Mr Frank Annoh-Dompreh, Chairman of the Parliamentary Committee on Foreign Affairs, has called on the Ministry of Foreign Affairs to collaborate with the United Nations and the Libyan government to conduct investigations into an alleged slave auction in Libya.
According to him, there should be an immediate trip by the Minister of Foreign Affairs and other stakeholders to the detention centres in Libya where most Ghanaians and other African migrants were being kept.
The trip by the Minister of Foreign Affairs to Libya, Mr Annoh-Dompreh said, would afford them the opportunity to better appreciate the situation and initiate appropriate intervention measures as soon as practicable.
Mr Annoh-Dompreh made the call when he presented a statement on the floor of Parliament on recent developments in Libya concerning an alleged slave trade in that country.
The Republic of Libya is the main and prominent route that serves as the main departure point for refugees hoping to reach Europe by sea.
Mr Annoh-Dompreh also explained that migrants living in Libya or passing through were being bought and sold in modern day slave markets before being held for ransom or used as forced labour or for sexual exploitation. The refugees were subjected to a range of abuses.
He said the International Organisation for Migration (IOM) says it had interviewed West African migrants who recounted being traded in garages and cars parks in the southern city of Sabha, one of Libya’s main people-smuggling centres.
He said reports indicated that people were bought for between $200 and $500 and were held on average for two to three months.
Mr Annoh-Dompreh also clarified that migrants, some from Nigeria, Senegal and the Gambia were captured as they headed north towards Libya’s Mediterranean coast where some tried to catch boats for Italy.
He said along the way, the migrants had become prey to an array of armed groups and people-smuggling networks that often try to extort extra moneys in exchange for allowing them to continue.

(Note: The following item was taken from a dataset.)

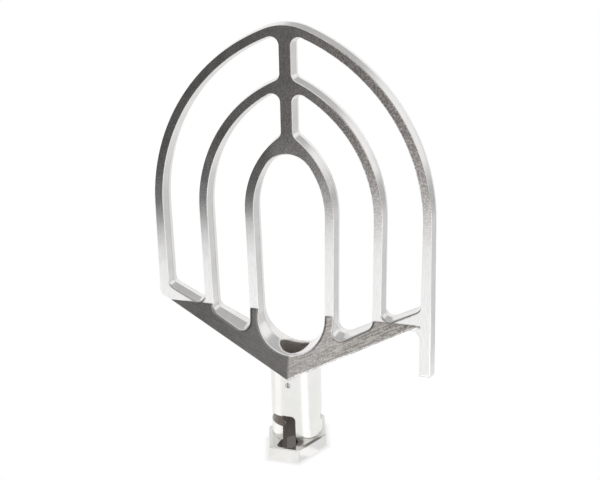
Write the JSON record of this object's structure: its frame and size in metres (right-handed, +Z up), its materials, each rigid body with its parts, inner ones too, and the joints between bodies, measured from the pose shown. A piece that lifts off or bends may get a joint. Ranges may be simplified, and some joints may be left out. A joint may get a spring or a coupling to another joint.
{
  "type": "planetary mixer flat beater paddle",
  "caption": "Cast flat beater paddle: nested pointed bows on a V yoke, with a tubular hub, bayonet slots and a six-sided pin collar that push and lock onto a mixer shaft.",
  "frame": {"origin": "on the bore axis, at the end face of the pin collar that the paddle stands on", "axes": "+Z up along the bore towards the point of the bows, +X across the bows towards the tail, -Y out of the front face"},
  "size_m": [0.207, 0.062, 0.3145],
  "materials": {
    "cast_aluminium": "ground and burnished casting",
    "hub_steel": "turned, satin",
    "collar_steel": "polished, satin",
    "screw_steel": "dark steel"
  },
  "bodies": {
    "root": {"beater_frame": "cast_aluminium", "hub_sleeve": "hub_steel", "pin_collar": "collar_steel", "set_screw": "screw_steel"}
  },
  "joints": []
}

He said most of the migrants were used as day labourers in construction or agriculture. Some were paid but a large number were forced to work for no salaries at all.
Mr Annoh-Dompreh further stated that a lot of the migrant captives who were unable to pay their captors were reported killed or left to starve to death.

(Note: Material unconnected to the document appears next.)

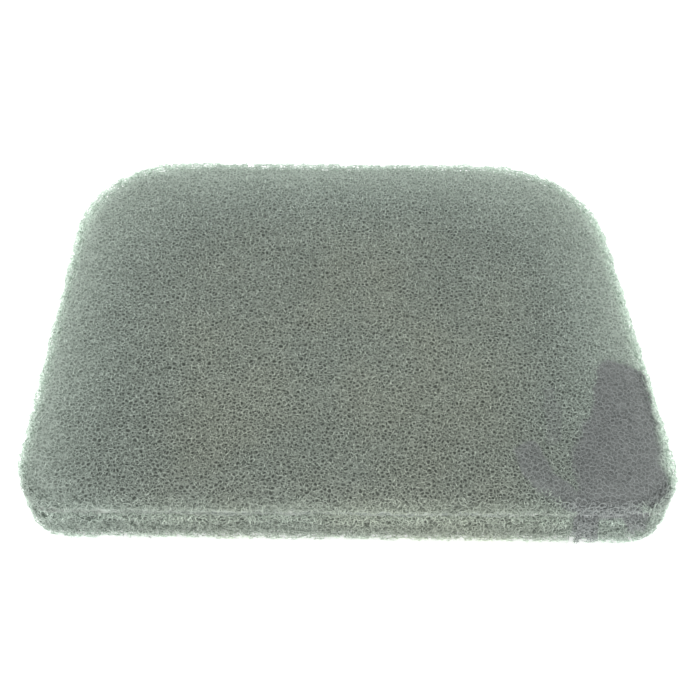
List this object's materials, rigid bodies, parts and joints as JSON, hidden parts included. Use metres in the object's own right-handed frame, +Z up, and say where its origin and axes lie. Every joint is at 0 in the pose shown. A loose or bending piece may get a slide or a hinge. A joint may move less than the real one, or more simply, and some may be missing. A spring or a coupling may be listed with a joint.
{
  "type": "foam air filter element",
  "caption": "Flat open-cell foam air filter element of bonded layers, with one wide straight side and a narrower side with large round corners.",
  "frame": {"origin": "centre of the box on the underside, where the element rests in its tray", "axes": "+X along the wide straight side, +Y from that side to the narrower round side, +Z up through the thickness"},
  "size_m": [0.1332, 0.097, 0.016],
  "materials": {
    "foam_upper": "matt open-cell foam, grey-green",
    "foam_lower": "matt open-cell foam, grey-green, a little paler",
    "adhesive": "pale dried adhesive, rough"
  },
  "bodies": {
    "root": {"upper_foam_layer": "foam_upper", "adhesive_bead": "adhesive", "lower_foam_layer": "foam_lower"}
  },
  "joints": []
}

He said when migrants died; others are purchased to replace them, whiles some were even buried without being identified or their families notified back home..
He said reports from Libya showed that the situation was dire and statistics this year indicated that an estimated 26,886 migrants had crossed to Italy from different countries which represented over 7,000 more than during the same period in 2016.
He said more than 600 migrants were also known to have died at sea while an unknown number perished during their journey north through the desert.
Dr Rashid Pelpou, Member of Parliament for Wa Central in his contribution, challenged African governments and the African Union (AU) to intervene in the unfortunate situation in Libya.
He said African governments must also be prepared to intervene with the militarily to stop this modern day slavery in Libyan to bring dignity to the African people.
He urged President Nana Akufo-Addo to linkup with other African leaders to call for extra ordinary meeting of the AU to discuss the alleged trade of African migrants in Libya.